TAR Sardegna e antincendio nei Poligoni. Nelle Colonie non è necessario.

occupazione militareE’ arrivata nel tardo pomeriggio di ieri la decisione del TAR Sardegna sul ricorso dell’avvocatura di Stato contro il decreto 271/2014. Parere favorevole verso il Ministero della Difesa al quale non è andata giù l’estensione delle prescrizioni regionali antincendio ai Poligoni militari nell’Isola.

Ciò che emerge da questo fatto gravissimo è l’ennesimo – sfrontato – tentativo dello Stato italiano di disporre della Sardegna come meglio crede, in tutto e per tutto. Questa decisione susciterà sicuramente molte polemiche in vista del 29 ottobre a Lanusei e il Fronte Indipendentista Unidu in un duro comunicato rinnova l’invito ai cittadini sardi per la mobilitazione prevista mercoledì 29 ottobre davanti all’ingresso del tribunale di Lanusei.

Considerando il fatto che tra i capi di imputazione per gli otto generali e comandanti del PISQ vi sono omissioni dolose su precauzioni circa i rischi ai quali si esponevano civili e militari, non prevedere un dispositivo di sicurezza standard su tutto il territorio (ovvero un sistema antincendio) la dice lunga sull’atteggiamento dello Stato italiano, la sua presunta “leale collaborazione” e la determinazione che sta ponendo in campo al fine di non cedere un passo sul suo business più importante: il Vaso di Pandora della NATO e della Difesa italiana.

Il dato politico più rilevante, oltre ai pericolosi risvolti strettamente ambientali e sanitari, è la necessità di non arretrare la lotta indipendentista rispetto a quella contro l’occupazione militare.

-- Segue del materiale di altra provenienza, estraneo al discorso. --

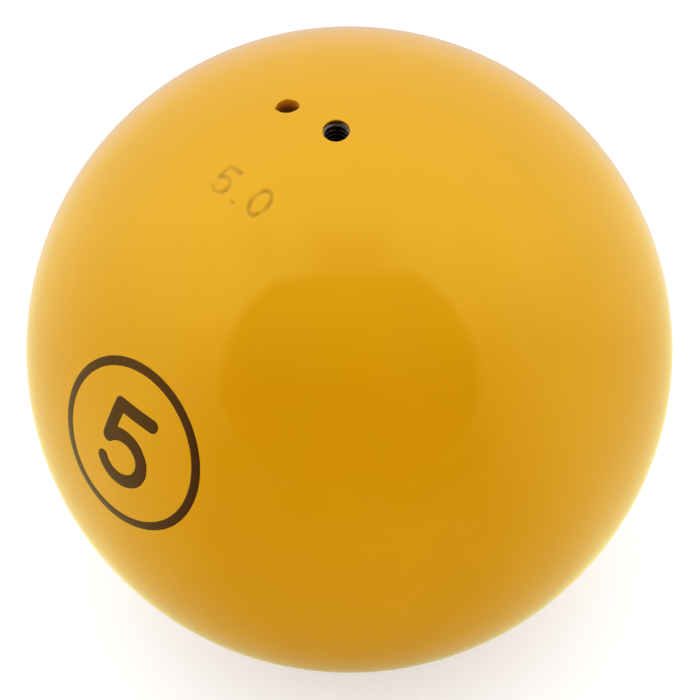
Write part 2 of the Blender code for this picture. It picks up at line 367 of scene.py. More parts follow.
def makeTappedSteel(topHeight, blindPlace, blindRadius):
    # Free-cutting steel, turned and tapped, left bare in the thread: violet grey in patches, painted pale on
    # its first turn as a highlight and dark further down as painted shade, with a breath of paint at the
    # mouth.
    # The blind hole is painted all over, paler than the coat at its mouth as painted light and browner
    # towards its end as painted shade
    look = tappedSteelLook
    material, tree, shader, place = newFinish("tappedCarbonSteel")
    apart = addNode(tree, "SeparateXYZ", {"Vector": place})
    grime = addNode(tree, "TexNoise", {
        "Vector": place, "Scale": perMetre(look["patchSize"]), "Detail": 5.0})
    steel = addNode(tree, "ValToRGB", {"Fac": grime}, stops=[
        (0.35, look["darkColour"]), (0.55, look["colour"]), (0.75, look["paleColour"])])
    # Paint lies on what is near the blind hole's axis, measured across it
    away = addNode(tree, "VectorMath", {
        0: place, 1: (blindPlace[0] / 1000, blindPlace[1] / 1000, 0)}, operation="SUBTRACT")
    flatAway = addNode(tree, "VectorMath", {0: away, 1: (1, 1, 0)}, operation="MULTIPLY")
    farOff = addNode(tree, "VectorMath", {0: flatAway}, operation="LENGTH")
    coatEnd, bareFrom = look["blindCoat"]
    inBlind = addNode(tree, "MapRange", {
        "Value": farOff.outputs["Value"], "From Min": (blindRadius + coatEnd) / 1000,
        "From Max": (blindRadius + bareFrom) / 1000, "To Min": 1.0, "To Max": 0.0})
    fade = look["paintFade"]
    sunk = addNode(tree, "MapRange", {
        "Value": apart.outputs["Z"], "From Min": topHeight / 1000, "From Max": (topHeight - fade) / 1000})
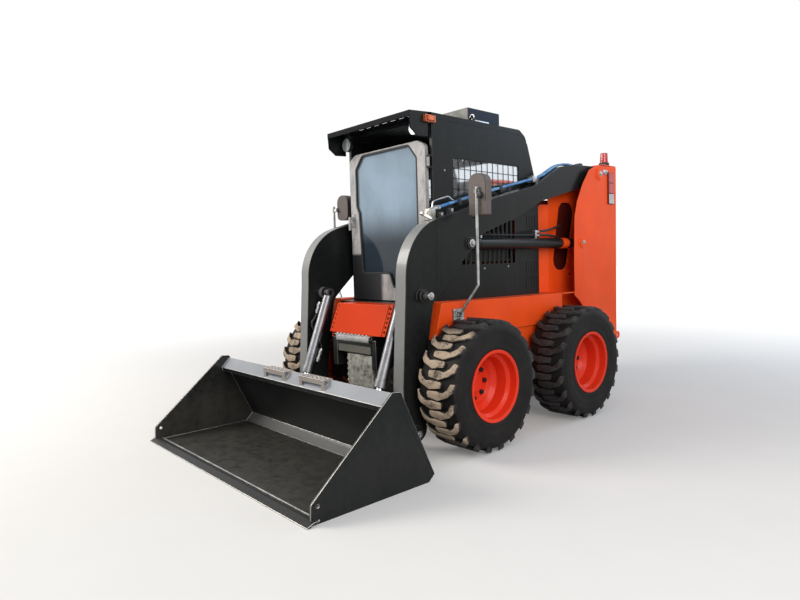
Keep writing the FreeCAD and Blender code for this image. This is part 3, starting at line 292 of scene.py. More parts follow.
def weathered_box_finish():
    """Sheet box with pale stains at its front and clean dark paint on its sides."""
    finish = Finish("roof unit paint", specular_ior_level=0.15)
    stains = finish.noise(11.0, 6.0, 0.7)
    facing = finish.node("ShaderNodeSeparateXYZ", {}, {0: finish.node("ShaderNodeNewGeometry", {}, {}, "Normal")}, "Y")
    front = finish.fade(facing, -0.5, -0.9)
    pale = finish.blend(finish.fade(stains, 0.35, 0.65), (0.20, 0.20, 0.19), (0.36, 0.355, 0.335))
    finish.set("Base Color", finish.blend(front, (0.010, 0.018, 0.034), pale))
    finish.set("Roughness", 0.34 + front * 0.3 + stains * 0.1)
    finish.bump(finish.noise(300.0, 2.0), 0.06, 0.001)
    return finish.material


def lens_finish(name, colour, dark):
    """Moulded lamp lens with fine upright flutes."""
    finish = Finish(name, roughness=0.16, coat_weight=0.6, ior=1.5)
    flutes = finish.noise(60.0, 1.0, 0.4, stretch=(1.0, 1.0, 0.05))
    finish.set("Base Color", finish.blend(finish.fade(flutes, 0.35, 0.65), dark, colour))
    finish.bump(flutes, 0.3, 0.002)
    return finish.material


orange = (0.92, 0.085, 0.010)
red = (0.78, 0.033, 0.009)
grey = (0.0085, 0.0105, 0.0105)
orange_paint = paint("orange paint", orange, (0.66, 0.20, 0.08), 0.32, 0.9, 0.10)
# Lighter orange on rounded edges: wear and dust, and painted highlight
worn_orange_with_painted_highlight = paint("orange paint on edges", (0.95, 0.14, 0.03), (0.7, 0.3, 0.15), 0.34, 0.9, 0.2)
shaded_orange = paint("orange paint in shade", (0.075, 0.006, 0.003), (0.04, 0.02, 0.01), 0.6, 0.9, 0.3, 0.0)
rim_paint = paint("rim paint", red, (0.42, 0.10, 0.05), 0.28, 0.7, 0.10, 0.12)
# Lighter rim paint on rounded edges: wear and dust, and painted highlight
worn_rim_with_painted_highlight = paint("rim paint on edges", (0.80, 0.045, 0.015), (0.5, 0.2, 0.1), 0.32, 0.7, 0.2)
dark_paint = paint("dark grey paint", grey, (0.055, 0.050, 0.042), 0.26, 0.9, 0.2)
# Lighter dark paint on rounded edges: wear and dust, and painted highlight
worn_dark_with_painted_highlight = paint("dark paint on edges", (0.05, 0.052, 0.05), (0.16, 0.145, 0.12), 0.32, 0.9, 0.35)
shaded_dark = paint("dark paint in shade", (0.006, 0.007, 0.009), (0.02, 0.018, 0.015), 0.5, 0.9, 0.2, 0.0, 0.06)
# Pale grey copy of the dark paint for the arms' front edges: painted highlight
dark_paint_painted_highlight = paint("dark paint with painted highlight", (0.21, 0.215, 0.215), (0.26, 0.25, 0.24), 0.36, 1.6, 0.3, 0.3, 0.5)
bucket_paint = paint("bucket paint", (0.0085, 0.0115, 0.012), (0.05, 0.046, 0.04), 0.24, 0.5, 0.22)
bucket_inside = paint("bucket paint inside", (0.018, 0.0185, 0.018), (0.085, 0.078, 0.066), 0.22, 0.4, 0.4, 0.3)
bucket_bend = paint("bucket bend", (0.10, 0.105, 0.11), (0.16, 0.15, 0.14), 0.3, 0.4, 0.4, 0.3)
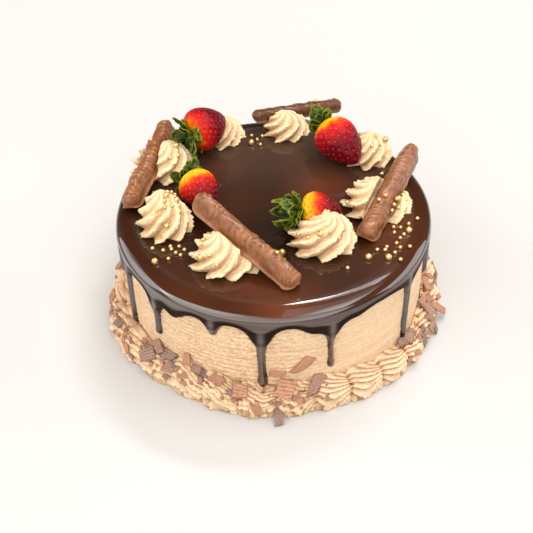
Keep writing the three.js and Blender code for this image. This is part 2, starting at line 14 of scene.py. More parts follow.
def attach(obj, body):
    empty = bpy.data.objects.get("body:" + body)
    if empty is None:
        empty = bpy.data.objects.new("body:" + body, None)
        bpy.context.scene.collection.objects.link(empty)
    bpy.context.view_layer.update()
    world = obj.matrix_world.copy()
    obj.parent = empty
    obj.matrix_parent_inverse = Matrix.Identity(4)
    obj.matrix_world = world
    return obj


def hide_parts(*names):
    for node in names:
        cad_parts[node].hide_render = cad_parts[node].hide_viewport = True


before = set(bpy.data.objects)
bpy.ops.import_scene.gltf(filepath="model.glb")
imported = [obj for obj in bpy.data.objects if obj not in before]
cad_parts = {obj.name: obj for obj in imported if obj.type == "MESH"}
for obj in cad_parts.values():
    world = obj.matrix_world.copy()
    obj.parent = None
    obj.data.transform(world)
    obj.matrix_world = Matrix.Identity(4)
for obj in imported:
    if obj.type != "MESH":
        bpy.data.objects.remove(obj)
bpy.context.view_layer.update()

MM = 0.001

# The cake's own sizes
CAKE_RADIUS = 104.5
CAKE_TOP = 81.7
CAKE_EDGE = 3
WALL_RADIUS = CAKE_RADIUS + 0.3
COMB_DEPTH = 0.42
COMB_PITCH = 7.4
# Heights of the side's rows: few behind the border and the glaze, close where the comb shows
SIDE_HEIGHTS = [0, 4, 8, 12, *np.linspace(14, 70, 126), 73, 76, CAKE_TOP - CAKE_EDGE]
SIDE_COLUMNS = 720
# A smooth low ledge at the front right: its top, and the middle of its arc in radians
LEDGE_TOP = 28
LEDGE_ANGLE = -0.85

# Glaze: a flat top, a round shoulder, a skirt and its drips
GLAZE_TOP = 84
GLAZE_RADIUS = 107.1
SHOULDER_WIDE = 14
SHOULDER_TALL = 6
FLAT_RADIUS = GLAZE_RADIUS - SHOULDER_WIDE
GLAZE_COLUMNS = 420
GLAZE_ROW = 0.6
SKIRT_Z = 72.5
SKIRT_THICK = GLAZE_RADIUS - WALL_RADIUS
SKIN_THICK = 2.6
FILLET = 2.2
EDGE_ROUND = 2.2
SUNK = 0.9
TABLE_TOP = GLAZE_TOP + 0.3

# Painted red-brown reflections in the glaze. Round clouds in the flat top: centre, radius, depth. Along
# the edge of the flat top and in the band of the shoulder: angle, depth, half width in degrees
GLAZE_CLOUDS = [(33, 22, 24, 0.42), (-33, 44, 14, 0.22), (-25, 5, 20, 0.14), (48, -12, 20, 0.2)]
EDGE_CLOUDS = [(-92, 0.3, 26), (-18, 0.36, 30), (-135, 0.12, 20)]
BAND_CLOUDS = [(-88, 0.22, 11), (-122, 0.06, 8)]

# Heights on the shoulder: where the dull band ends, how far that dips in front, and the lower bright line
BAND_END = 82.1
BAND_DIPS = [(-88, 1.1, 10)]
BRIGHT_LINE = 77.4

# Lobes of the skirt's lower edge: angle in degrees, how far they sag, half width in degrees
LOBES = [
    (-168, 5, 4), (-156, 6, 4), (-136.5, 11, 4), (-127, 9, 5), (-112, 4, 3.5), (-95, 13, 5), (-78, 6, 4),
    (-70.5, 11, 5), (-61, 3, 4), (-35, 5, 9), (-12, 6, 5), (14, 9, 5), (41, 5, 5), (66, 8, 5), (92, 10, 5),
    (117, 6, 4), (143, 9, 5), (160, 4, 6),
]

# Drips: angle in degrees, height of the tip, width
DRIPS = [
    (-168.5, 45, 3.6), (-156, 18, 4.2), (-136.5, 36, 4.2), (-112, 60, 4.6), (-95, 17.4, 5.4),
    (-70.5, 30, 4), (-35, 16, 4.4), (-12, 40, 4), (14, 22, 4.5), (41, 52, 4), (66, 30, 4.4), (92, 19, 5),
    (117, 48, 4), (143, 27, 4.6),
]
DRIP_DEPTH = 2.7
# How many times longer than wide the bead at a drip's tip is
BEAD_LONG = 2.1

# Border: a chain of piped shells round the foot, each with a full head and a slim tail
SHELLS = 28
LIPS = 5
LIP_DEPTH = 2.1
LIP_SAG = 0.2
SEAM_DEPTH = 1.2
BORDER_REACH = 13
BORDER_HEIGHT = 21
SHELL_COLUMNS = 44
BORDER_ROWS = 78
# Where the border is wider, where it is higher, where its lips run on from shell to shell as on a rope, and
# where the piping is most broken up: angle, amount, half width in degrees
BORDER_SPREADS = [
    (-160, 4.5, 15), (-124, -2, 13), (-101, 1.5, 8), (-73, -1.5, 9), (-42, 2, 12), (10, 3, 30), (80, 3, 45),
    (150, 3, 30),
]
BORDER_SWELLS = [(-121, 6, 20), (-74, 4.5, 15), (-32, -4, 14), (60, -2, 40), (150, -1, 30)]
BORDER_ROPE = [(-142, 1.4, 30), (110, 1.2, 40)]
BORDER_JUMBLE = [(-97, 0.6, 20), (20, 0.3, 30)]

# Chocolate flakes on the border: angle, share of the way down from the wall, length, width, turn from
# pointing outwards, extra lean outwards and lift, with all angles in degrees
FLAKES = [
    (-174, 0.56, 9, 7, -72, 0, 0), (-158.5, 0.44, 8, 6, -74, 0, 0.5), (-148.5, 0.72, 8, 5, 60, 0, 0),
    (-138.5, 0.46, 13, 9.5, -42, 5, 1), (-136.5, 0.08, 11, 6, 64, 30, 2.5), (-131, 0.06, 10, 8, -84, 20, 2.5),
    (-129.5, 0.46, 10, 7, -78, 0, 0.5), (-123, 0.06, 7, 6, 20, 55, 4), (-119, 0.08, 7.5, 5, -86, 10, 1),
    (-110, 0.16, 9, 6, 70, 0, 0.5), (-102, 0.3, 10, 10, 86, 5, 1), (-96.5, 0.8, 11, 5.5, 16, 0, 0),
    (-89.5, 0.96, 16, 5.5, 2, -55, 0), (-87, 0.24, 12, 12, 78, 10, 1.5), (-83, 0.58, 6.5, 5, 26, 0, 0.5),
    (-76.5, 0.2, 16, 7, -42, 10, 1), (-38, 0.08, 7, 5, 72, 20, 2.5), (-28.5, 0.74, 11, 5.5, 0, 10, 0.5),
    (-20.5, 0.9, 17, 5.5, 8, -10, 0.5), (-18, 0.2, 15, 6, -26, 10, 1.5), (-13, 0.62, 26, 7, 14, -12, 1.5),
    (-8, 0.08, 12, 5.5, -70, 25, 3), (0, 0.5, 12, 8, 50, 5, 0.5), (52, 0.5, 11, 7, 40, 5, 0.5),
    (98, 0.4, 14, 7, 75, 10, 0.5), (137, 0.6, 9, 7, 15, 0, 0.5), (171, 0.35, 12, 6, 60, 10, 1),
]
# Two more, pressed flat into the side of the cake: angle, height, length, width and turn
SIDE_FLAKES = [(-81, 37, 18, 7, -42), (-89.5, 31, 11, 5, 84)]
FLAKE_THICK = 1.9
FLAKE_ROWS = 13
FLAKE_COLUMNS = 17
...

Il decreto 271/2014 è tecnicamente ineccepibile da un punto parziale; politicamente è fortemente viziato se si analizza ad ampio raggio l’occupazione militare in Sardegna. L’obiettivo primario dovrebbe essere quello di non avere alcun sistema antincendio interno perché non vi sarà alcun interno di Poligoni in Sardegna. Questo implica una posizione indipendentista, senza se e senza ma.

La lotta contro i Poligoni mostra cosa intrinsecamente costituisce: lotta contro l’occupazione militare e lotta per l’Indipendenza. Se l’occupante non ha interesse a dotarsi di un piano antincendio come si può pensare che lo Stato e i suoi apparati siano interlocutori ragionevoli per una più ampia interruzione, dismissione, bonifica e riconversione?

Parlare di questi temi, oggi più che mai, ci pone di fronte all’unica conclusione possibile per il riscatto e lo sviluppo della Sardegna. La lotta contro i Poligoni in Sardegna colpisce gli interessi primari dello Stato italiano e di questo se ne deve essere consapevoli. Non si tratta “solo” di qualche trivella o qualche migliaio di metri cubi di cemento per le coste. Se si parla di NATO, di Finmeccanica, Oto Melara, Vitrociset, e molti altri, emergono degli interessi incommensurabilmente maggiori. Interessi per i quali lo Stato italiano ha sempre dimostrato come qualsiasi prezzo da far pagare fosse necessario e giusto, al fine di assicurare i propri interessi nazionali strettamente legati all’attività bellica “propria” e di intermediario a livello mondiale. Questo problema è Il Problema e si lega strettamente, che piaccia o no, alla permanenza dello Stato italiano in Sardegna. Gli interessi nazionali italiani sono e saranno sempre in contrasto con il benessere e lo sviluppo della Sardegna.

Solo a chi è chiaro questo potrà dare incisività alla propria rivendicazione, ambientale o pacifista che possa essere. Quegli interessi nel nome dei quali non vengono previsti piani antincendio allo stesso modo dei registri tumori, negando per questa via la presenza stessa della devastazione ambientale e culturale che l’occupazione militare causa.

L’indipendenza della Sardegna è l’emancipazione da questi interessi mortiferi, cuore dell’attività coloniale dello Stato italiano in Sardegna, e questa si pone come vitale. Lo scontro con lo Stato italiano è aperto e il suo atteggiamento conferma che la strada intrapresa è quella giusta. Quella è la strada dell’Indipendenza.